Today Myranda lives in a “nice little quaint one-bedroom” with her pet chinchilla. She is on the advisory board at Multnomah County HIV Health Services Center, and she attends AA and NA meetings and is a sponsor. “The entire staff, from front desk to everyone beyond, have been a blessing,” she said. “So many things in my life have been restored—my mind, my emotions, the relationship with my daughter. I’m really grateful.”
Scott and Deb
“People have to understand: I’ve got a lot of trauma with doctors, it’s hard for me to go into a clinic where it’s four walls,” explained Scott Carlisle from San Francisco. “I’ve been on the street all my life, in and out of prison, shooting heroin, smoking crack, not taking care of myself. Finally one day I went to the hospital. I was sick and ran into Deb.”
The encounter was no accident—Deb Borne, a doctor at San Francisco Department of Public Health (SFDPH), had been looking for an opportunity to engage Scott for a year and a half.
“Her compassion and kindness made me comfortable,” Scott recalled. “I’ve never seen a doctor come to you—anywhere I’m at, she’ll come. They put me in emergency housing, then finally I got into forensic [transitional supportive] housing.”
“The housing and the medical care go hand in hand. Coming in from the street, the silence was loud. I could finally close both eyes, didn’t have to sleep with a pistol. It made a difference, just knowing somebody was there. If it wasn’t for the agency, Deb, Talia [Talia Roven, a navigator with partner program Shanti, who took over Scott’s care when he transitioned from intensive services], and the entire team, I wouldn’t be here.”
Scott is enrolled in the peer specialist mental health certificate advanced course at Richmond Area Multi-Services, Inc. “I‘m in a college class to get certified so I can give back to the community,” he explained. “I’m able to volunteer. At API [Asian & Pacific Islander Wellness Center], I work as a peer navigator, escorting clients to the hospitals. I run a program that takes people to baseball games, museums—I took 15 people to Alcatraz the other day. I won’t turn back. I’m not going to give up.”

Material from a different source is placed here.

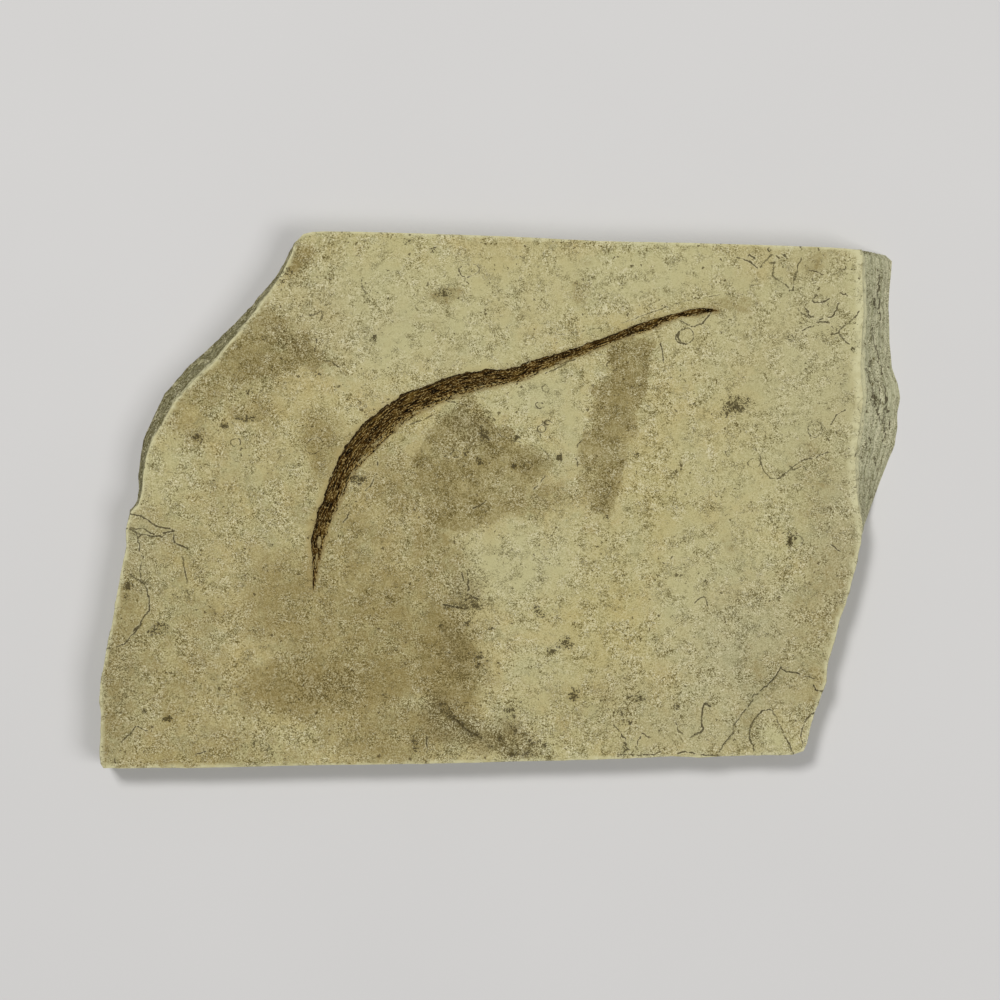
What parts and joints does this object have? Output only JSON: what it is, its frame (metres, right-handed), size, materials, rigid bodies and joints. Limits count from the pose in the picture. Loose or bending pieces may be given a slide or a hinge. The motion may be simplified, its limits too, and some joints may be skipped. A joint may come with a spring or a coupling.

Deb too has benefited from working with Scott. “I’m the principal investigator for the project, and when I met Scott and other people, I fell in love with the work,” she said. “I’ve learned more from the consumers and case managers that I’ve worked with than I ever learned in medical school. Part of what Scott taught me is to help other providers be the kinds of clinicians that can serve this population.”